Methodology

How 3,352 recordings were recovered, processed, and published.

Overview

The archive was built using a fully automated Python data pipeline. No recordings were manually transcribed or altered — we preserved the original audio files exactly as captured by the Wayback Machine, including all original metadata where available.

The pipeline

  1. Discovery

    The Internet Archive's Wayback Machine CDX API was queried for captures of orgasmsoundlibrary.com audio files. Over 3,000 unique audio URLs were identified.

  2. Harvest

    Each audio file was downloaded from Wayback Machine captures. SHA-256 hashes were computed for integrity verification. Download state was tracked in SQLite.

  3. Processing

    Metadata was extracted from CSV manifests and merged with the download state. Duration, format, tags, and provenance data were normalized into a unified catalog.

  4. Publishing

    Audio files are served from Cloudflare R2. The catalog is a static Astro site with 3,352 individual recording pages, all deployed to Cloudflare Pages.

Technical stack

  • Data pipeline: Python 3, SQLite (state tracking), CSV manifests
  • Audio storage: Cloudflare R2 object storage
  • Site: Astro 5.5, static output, TypeScript
  • Hosting: Cloudflare Pages (CDN-served static files)
  • Audio source: Wayback Machine CDX API + direct file download

Integrity

Every audio file was checksummed with SHA-256 immediately after download. The hash is stored in the catalog and displayed on each recording's detail page.

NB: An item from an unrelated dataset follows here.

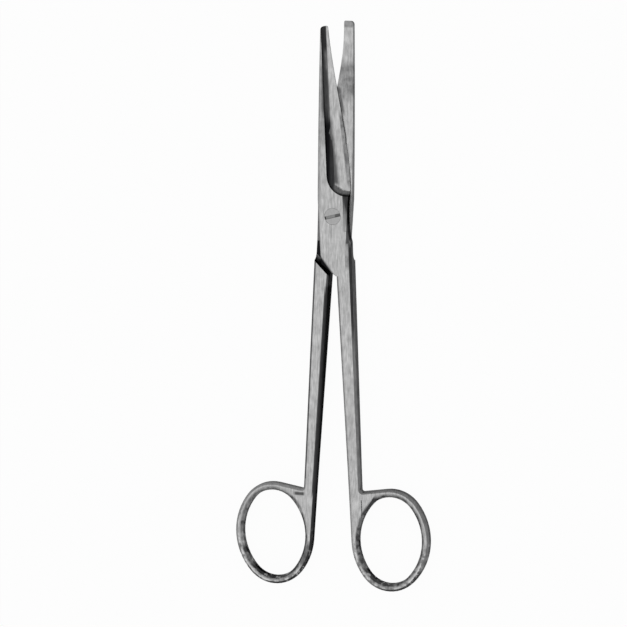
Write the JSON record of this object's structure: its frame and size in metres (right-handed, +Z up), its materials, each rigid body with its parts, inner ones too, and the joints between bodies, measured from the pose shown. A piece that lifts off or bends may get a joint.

You can verify any file has not been tampered with by comparing the displayed hash to the downloaded file.

Why static?

A static site means no server-side code, no database, no runtime dependencies. The entire site is a folder of HTML, CSS, JavaScript, and a single JSON file. It can be hosted anywhere, mirrored trivially, and will continue to work for decades. This is the right architecture for a permanent public archive.

Catalog format

The catalog is a single JSON file (catalog.json) containing an array of 3,352 recording objects. Each object contains all metadata about a recording including title, tags, format, duration, SHA-256, provenance URLs, and a playable audio URL. The schema is documented in src/types.ts.